Sarebbe ingiusto tuttavia leggere la pittura di Fausto solo alla luce delle parole di Luigi. L’individualità non è mai isolata, ma non è neppure mai negabile: Fausto è inesorabilmente figlio, ma anche e proprio perciò va oltre il rapporto col padre – come tutti. Grandissimo sperimentatore di forme e linguaggi visivi, sempre un po’ in ritardo sui tempi, Fausto sembra scappare continuamente dai vincoli estetici che la sua stessa ricerca gli faceva incontrare: nella sua pittura si scontrano, inevitabile clash, vitalismo e formalismo, ambizione alla compiutezza e bisogno dello smembramento, fascino della carne e paura del godimento, serenità borghese e traumi interiori. Realismo magico, si è detto, sempre sospeso tra purezza della composizione e nudità dei corpi, vagheggiamento dello stato di natura ed esercizio vigile della ragione: sotto quel sole di Sicilia che asciuga i corpi fino a seccarli e che nel calore del mezzogiorno arde ma non brilla, «l’autentico sovrano della Sicilia», come lo definiva il contemporaneo e conterraneo Tomasi di Lampedusa, «il sole violento e sfacciato, il sole narcotizzante anche, che annullava le volontà singole e manteneva ogni cosa in un’immobilità servile, cullata in sogni violenti, in violenze che partecipavano all’arbitrarietà dei sogni». Letto continuamente come esponente di una generazione, associato alla Scuola Romana e collaterale al Gruppo degli Otto, Fausto Pirandello merita certamente, come invita a fare la mostra, una riconsiderazione personale: pittore dell’aggregazione di frammenti plastici, giusta Guttuso, o dell’incarnazione dell’inanimato, come voleva Corrado Alvaro, Fausto è davvero l’artista del Novecento italiano che più ha sentito la voglia di uscire dai confini, anche nazionali, per essere sé, e il bisogno del limite, anche claustrofobico, per appartenere. Il «naufragare delle verità date», in «uno sgomento che qualche volta porta ad atti disperati», nella zona grigia in cui l’oggetto è ormai inafferrabile e il soggetto gli si sostituisce, è la sua poetica, come scriveva ormai maturo, nel 1952, per presentare i suoi pastelli.

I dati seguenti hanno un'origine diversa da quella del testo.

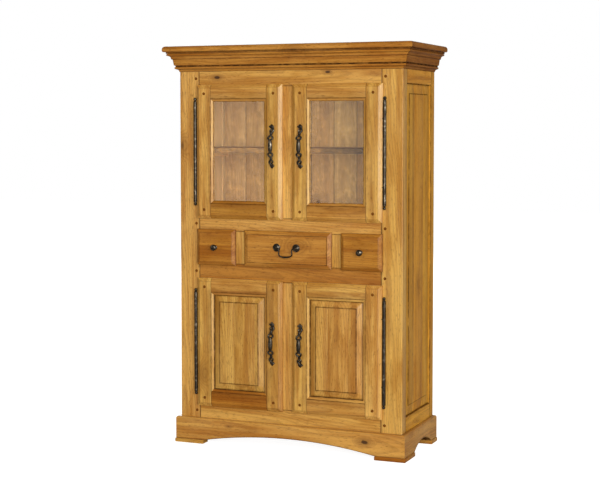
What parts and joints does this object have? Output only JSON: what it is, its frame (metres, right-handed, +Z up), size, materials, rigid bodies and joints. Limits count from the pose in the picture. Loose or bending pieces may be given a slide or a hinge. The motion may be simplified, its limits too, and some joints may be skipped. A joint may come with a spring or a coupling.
{
  "type": "pantry cabinet",
  "caption": "Free-standing oak pantry cabinet with glazed doors over a row of drawers, panelled doors below, a moulded cornice and an arched plinth.",
  "frame": {"origin": "on the floor, at the middle of the overall width and depth", "axes": "+Z up, +X to the viewer's right when facing the doors, -Y out of the front"},
  "size_m": [1.248, 0.538, 1.9],
  "materials": {
    "oak": "satin wax",
    "dark_oak": "satin wax",
    "inner_wood": "matt, unwaxed",
    "iron": "black waxed",
    "pin_steel": "oiled",
    "brass": "dull",
    "glass": "clear"
  },
  "bodies": {
    "case": {"left_front_post": "oak", "right_front_post": "oak", "left_rear_post": "oak", "right_rear_post": "oak", "side_rails": "oak", "left_side_panel": "dark_oak", "right_side_panel": "dark_oak", "front_top_rail": "oak", "front_middle_rail": "oak", "front_lower_rail": "dark_oak", "front_bottom_rail": "oak", "mullions": "oak", "drawer_dividers": "oak", "frame_pegs": "dark_oak", "back_boards": "inner_wood", "back_rails": "inner_wood", "top_board": "oak", "decks": "inner_wood", "shelves": "inner_wood", "shelf_bearers": "inner_wood", "drawer_guides": "inner_wood", "door_catches": "brass", "cornice_front": "oak", "cornice_sides": "oak", "plinth_front": "oak", "plinth_sides": "oak", "plinth_back": "inner_wood", "foot_pads": "dark_oak", "hinge_knuckles": "iron", "hinge_pins": "pin_steel"},
    "upper_left_door": {"upper_left_door_frame": "oak", "upper_left_door_pegs": "dark_oak", "upper_left_door_glass": "glass", "upper_left_hinge_barrel": "iron", "upper_left_handle": "iron"},
    "upper_right_door": {"upper_right_door_frame": "oak", "upper_right_door_pegs": "dark_oak", "upper_right_door_glass": "glass", "upper_right_hinge_barrel": "iron", "upper_right_handle": "iron"},
    "lower_left_door": {"lower_left_door_frame": "oak", "lower_left_door_pegs": "dark_oak", "lower_left_door_panel": "oak", "lower_left_hinge_barrel": "iron", "lower_left_handle": "iron"},
    "lower_right_door": {"lower_right_door_frame": "oak", "lower_right_door_pegs": "dark_oak", "lower_right_door_panel": "oak", "lower_right_hinge_barrel": "iron", "lower_right_handle": "iron"},
    "left_drawer": {"left_drawer_front": "oak", "left_drawer_box": "inner_wood", "left_drawer_knob": "iron"},
    "right_drawer": {"right_drawer_front": "oak", "right_drawer_box": "inner_wood", "right_drawer_knob": "iron"},
    "centre_drawer": {"centre_drawer_front": "oak", "centre_drawer_box": "inner_wood", "bail_posts": "iron"},
    "bail": {"bail": "iron"}
  },
  "joints": [
    {"name": "upper_left_door_hinge", "type": "hinge", "parent": "case", "child": "upper_left_door", "pos_m": [-0.476, -0.2145, 1.4005], "axis": [0, 0, -1], "range_deg": [0, 160]},
    {"name": "upper_right_door_hinge", "type": "hinge", "parent": "case", "child": "upper_right_door", "pos_m": [0.476, -0.2145, 1.4005], "axis": [0, 0, 1], "range_deg": [0, 160]},
    {"name": "lower_left_door_hinge", "type": "hinge", "parent": "case", "child": "lower_left_door", "pos_m": [-0.476, -0.2145, 0.492], "axis": [0, 0, -1], "range_deg": [0, 160]},
    {"name": "lower_right_door_hinge", "type": "hinge", "parent": "case", "child": "lower_right_door", "pos_m": [0.476, -0.2145, 0.492], "axis": [0, 0, 1], "range_deg": [0, 160]},
    {"name": "left_drawer_slide", "type": "slide", "parent": "case", "child": "left_drawer", "axis": [0, -1, 0], "range_m": [0, 0.3]},
    {"name": "right_drawer_slide", "type": "slide", "parent": "case", "child": "right_drawer", "axis": [0, -1, 0], "range_m": [0, 0.3]},
    {"name": "centre_drawer_slide", "type": "slide", "parent": "case", "child": "centre_drawer", "axis": [0, -1, 0], "range_m": [0, 0.3]},
    {"name": "bail_swing", "type": "hinge", "parent": "centre_drawer", "child": "bail", "pos_m": [0, -0.2405, 0.9575], "axis": [-1, 0, 0], "range_deg": [0, 85]}
  ]
}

La critica di matrice anglosassone ha voluto di volta in volta associarlo a Lucien Freud per la carnalità dirompente oppure a Willem De Kooning per il tormento espressionistico, come se potesse aver senso solo come anticipatore, ma il suo percorso è essenzialmente legato alla dialettica di affrancamento e nemesi. Una volta schiacciato, può ridefinirsi e riformarsi: nel passaggio dal grigio diffuso degli anni trenta e quaranta alla piena luce e disponibilità coloristica degli anni cinquanta e sessanta si assiste a una svolta che si può leggere come percorso (o progresso), ma anche come l’altra faccia della stessa medaglia, su un piano paradigmatico anziché sintagmatico. Sfuocando i confini o accendendo i riflettori, insomma, Fausto Pirandello starebbe facendo sempre la stessa cosa: nascondersi, salvo svelarsi, ancora, nei dettagli. La Befana a piazza Navona (1951) riassume tutto: apparentemente solo una scena di festa, in realtà il trionfo di volti resi anonimi dalla partecipazione all’evento collettivo che tutto omogeneizza e uniforma. Tra questi volti, anonimizzato come gli altri e parzialmente coperto da un palloncino bianco, l’osservatore determinato potrà trovare quello di un uomo con barba bianca a pizzo e cravatta rossa su camicia bianca, riconoscendovi, magari con forzatura sovrainterpretativa, una figura dalla sagoma familiare – non troppo dissimile dall’iconografia classica di suo padre, il premio Nobel Luigi Pirandello, che lui stesso ritrasse nel 1933: illusione o allusione? Poco importa, alla fine, perché ciò che si vede è l’incontro tra ciò che si vuole vedere e ciò che è possibile vedere. Lacan lo spiegava benissimo quando parlava di funzione macchia: il soggetto non riesce a guardare e si fa guardare, depositandosi in una macchia e divenendo esso stesso macchia, in quanto impossibile a raffigurarsi, eccedenza scappata dall’invasione del significante. Così, Fausto dice sempre qualcosa di più perché porta un fantasma con sé. Luigi era in effetti presente all’inaugurazione della mostra: il figlio di Fausto, che porta il nome del nonno.